As Jesus and Satan, David Hanson and Elwon Bakly give serviceable performances, but the characters are still too fundamentally two-dimensional to be thoroughly engaging. Christ is good and dignified and serious in a very wholesome 1950s way, and Satan is angry and bad and mischievous–although he’s definitely more well-rounded and interesting than Christ, and it’s Elwon that shines in the performance (it’s Satan’s story, and the tragedy of his fall, that is the real subject of the piece; perhaps the singular Brother might have been a better title). I felt a bit sympathetic towards Satan when, in the first scene, he tells Jesus that He doesn’t give their Father credit–that there are depths and complexities to the Father that aren’t acknowledged. Why is it that God must always be a cardboard cutout of all that is safely just and true? Wasn’t Christ a revolutionary in His time on earth? Isn’t He now? Why aren’t there more faithful (but varied) interpretations of the character and nature of God, if our purpose on earth is to come to know Him and become like Him?
Indeed, all of my biggest problems with Brothers come down to its portrayal of God, Christ, and the Plan of Salvation, as understoond within the framework of Mormonism. Jesus is one-note and thoroughly conservative, and each line is delivered like an authoritative Liam Neeson (the devil, of course, is the only one afforded a true sense of humor). The final scene of the play sees Jesus and Satan at the gates of hell; Satan doesn’t want to go in, and Christ is there to witness his entrance. He tells Satan, “You’ve made your choice.” There is no going back, and Satan is damned by a decision made eons in the past. In effect, the final scene negates the Atonement which was suggested to have taken place at the conclusion of the preceding scene. But here there is no forgiveness–not because Satan chooses not to change, or because he sincerely continues to believe that he is right and that everyone else is wrong, but simply because God will not forgive. In the scene in Gethsemane (the best scene of the play) Satan says he has come to try and stop Christ from going through the agony of the Atonement, for His own good; Jesus will not be swayed.
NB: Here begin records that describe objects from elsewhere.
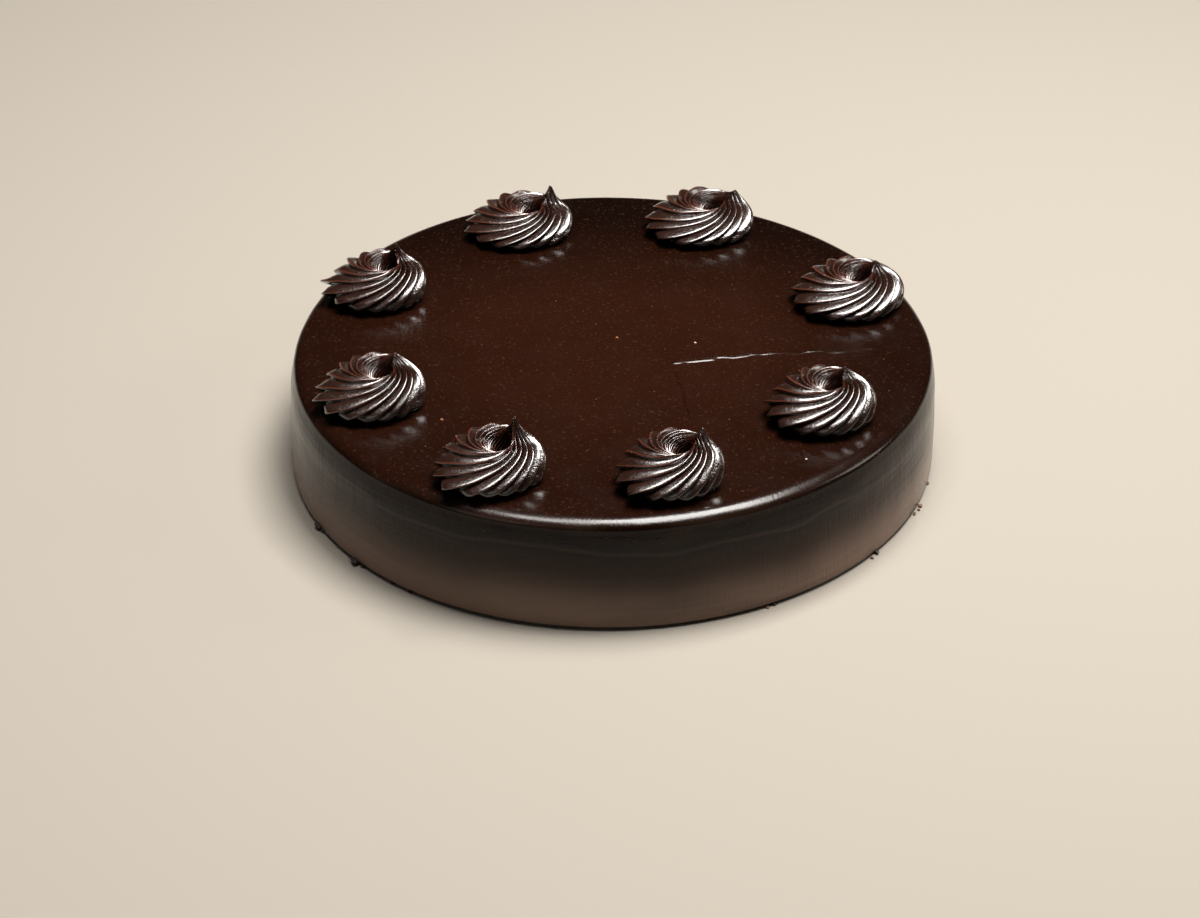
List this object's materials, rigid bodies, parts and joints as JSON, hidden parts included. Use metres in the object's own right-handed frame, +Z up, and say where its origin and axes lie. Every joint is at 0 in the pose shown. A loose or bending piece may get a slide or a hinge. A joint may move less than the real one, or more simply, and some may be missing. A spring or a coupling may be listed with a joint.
{
  "type": "chocolate truffle cake",
  "caption": "Round uncut chocolate truffle cake under a dark poured glaze, with a ring of piped ganache swirls on its top",
  "frame": {"origin": "centre of the flat underside, on the surface that the cake stands on", "axes": "+Z up through the middle of the cake, which is its shortest way; -Y the side that faces the viewer; +X to the viewer's right"},
  "size_m": [0.2092, 0.2102, 0.0547],
  "materials": {
    "glaze": "semi-gloss dark chocolate glaze with fine specks",
    "ganache": "satin piped dark chocolate ganache with a fine grain"
  },
  "bodies": {
    "root": {"cake": "glaze", "swirl_1": "ganache", "swirl_2": "ganache", "swirl_3": "ganache", "swirl_4": "ganache", "swirl_5": "ganache", "swirl_6": "ganache", "swirl_7": "ganache", "swirl_8": "ganache"}
  },
  "joints": []
}
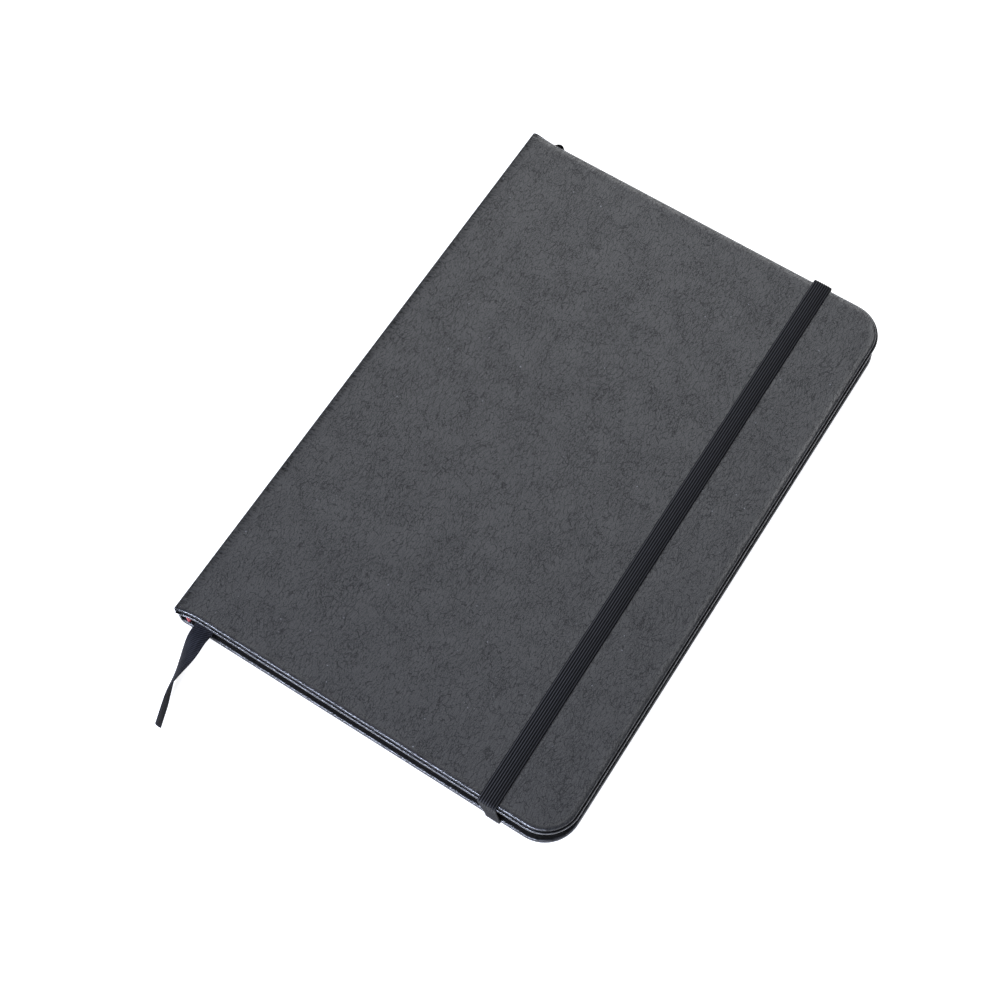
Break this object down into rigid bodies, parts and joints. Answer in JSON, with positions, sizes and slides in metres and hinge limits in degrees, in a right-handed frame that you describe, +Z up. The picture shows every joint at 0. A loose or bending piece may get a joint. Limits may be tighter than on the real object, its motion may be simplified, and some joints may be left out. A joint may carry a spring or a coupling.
{
  "type": "sketchbook",
  "caption": "Closed hardcover sketchbook in padded black leatherette with rounded fore corners, a sewn text block, a flat elastic closure and a satin ribbon marker.",
  "frame": {"origin": "under the middle of the closed cover, on the outer face of the back cover, which the book lies on", "axes": "+X from the spine to the fore edge, +Y from the tail to the head of the pages, +Z up from the back cover to the front cover"},
  "size_m": [0.141, 0.2438, 0.0147],
  "materials": {
    "leatherette": "satin, fine grain with soft creases",
    "greyboard": "matte",
    "endpaper": "matte",
    "drawing_paper": "matte",
    "bookcloth": "open weave",
    "red_band": "ribbed silk",
    "linen_thread": "waxed",
    "satin_ribbon": "satin with a diagonal sheen",
    "elastic_weave": "ribbed, matte"
  },
  "bodies": {
    "book": {"cover_leather_back": "leatherette", "spine_leather": "leatherette", "back_board": "greyboard", "back_pastedown": "endpaper", "spine_liner": "greyboard", "mull": "bookcloth", "headband": "red_band", "tailband": "red_band", "sewing_thread_1": "linen_thread", "sewing_thread_2": "linen_thread", "sewing_thread_3": "linen_thread", "sewing_thread_4": "linen_thread", "signature_2": "drawing_paper", "signature_3": "drawing_paper", "signature_4": "drawing_paper", "signature_5": "drawing_paper", "signature_6": "drawing_paper", "signature_7": "drawing_paper", "signature_8": "drawing_paper", "back_flyleaf": "endpaper", "ribbon_inner": "satin_ribbon", "ribbon_head_loop": "satin_ribbon", "ribbon_tail": "satin_ribbon", "elastic_back_head": "elastic_weave", "elastic_back_tail": "elastic_weave"},
    "front_cover": {"cover_leather_front": "leatherette", "front_board": "greyboard", "front_pastedown": "endpaper"},
    "flyleaf": {"front_flyleaf": "endpaper"},
    "first_signature": {"signature_1": "drawing_paper"},
    "elastic": {"elastic_front_strand": "elastic_weave", "elastic_head_leg": "elastic_weave", "elastic_tail_leg": "elastic_weave"}
  },
  "joints": [
    {"name": "front_cover_hinge", "type": "hinge", "parent": "book", "child": "front_cover", "pos_m": [-0.07065, 0, 0.01085], "axis": [0, -1, 0], "range_deg": [0, 183]},
    {"name": "flyleaf_turn", "type": "hinge", "parent": "book", "child": "flyleaf", "pos_m": [-0.0681, 0, 0.01086], "axis": [0, -1, 0], "range_deg": [0, 183]},
    {"name": "signature_1_turn", "type": "hinge", "parent": "book", "child": "first_signature", "pos_m": [-0.0681, 0, 0.01086], "axis": [0, -1, 0], "range_deg": [0, 182.8]},
    {"name": "elastic_release", "type": "slide", "parent": "book", "child": "elastic", "axis": [0, 0, -1], "range_m": [0, 0.0148], "deforming": ["elastic_head_leg", "elastic_tail_leg", "elastic_front_strand"]}
  ],
  "couplings": [
    {"joint": "flyleaf_turn", "follows": "front_cover_hinge", "ratio": 0.999},
    {"joint": "signature_1_turn", "follows": "front_cover_hinge", "ratio": 0.998},
    {"joint": "elastic_release", "follows": "front_cover_hinge", "m_per_rad": 0.00462}
  ]
}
The final scene suggests to me that, perhaps, in this play, Satan won out in that garden confrontation–if there is an Atonement in the world of Brothers, it is apparently not powerful enough to save all. And if God is not great enough to forgive anyone who wants to change, how can He be God?
The significance of Brothers is that it is courageous enough to ask these questions, to delve into these matters. If it is not as courageous, or not as theologically accurate as I think it should be, it should also be recognized that each of us has a unique and personal understanding of the overarching narrative of our faith, and we each construct our own theology.
While I have troubles with this play, it was clear in the talkback session following the performance that there were many others in the audience who were moved, challenged, and made to reexamine and see their faith in a new light by Brothers, and if a piece has such an effect on even one person I think it is worthwhile.
As a sort of an endnote, Bronson’s play recalls, in many ways, Eric Samuelsen’s The Plan, which looks at a handful of scenes from the Old Testament, all about women, and all providing fascinating, unique, and uplifting insights into the Plan of Salvation; it is exciting, challenging, moving, inspiring, even quite funny at times. The Plan was scheduled for the 2009-2010 Covey Blackbox season, but was not performed for various reasons; hopefully it will see a production very soon. For me, Samuelsen gets right the things that Brothers doesn’t–but I still admire anyone willing to share with others their imaginative exploration of faith.
Brothers plays through March 27th (M,Th,F,Sa) at 7:30 PM and Saturdays at 2 PM. Performances take place in the Brinton Black Box of the Covey Center for the Arts located at 425 West Center Street in Provo. Tickets are $10 and may be purchased by phone (801-852-7007) or online at CoveyCenter.org.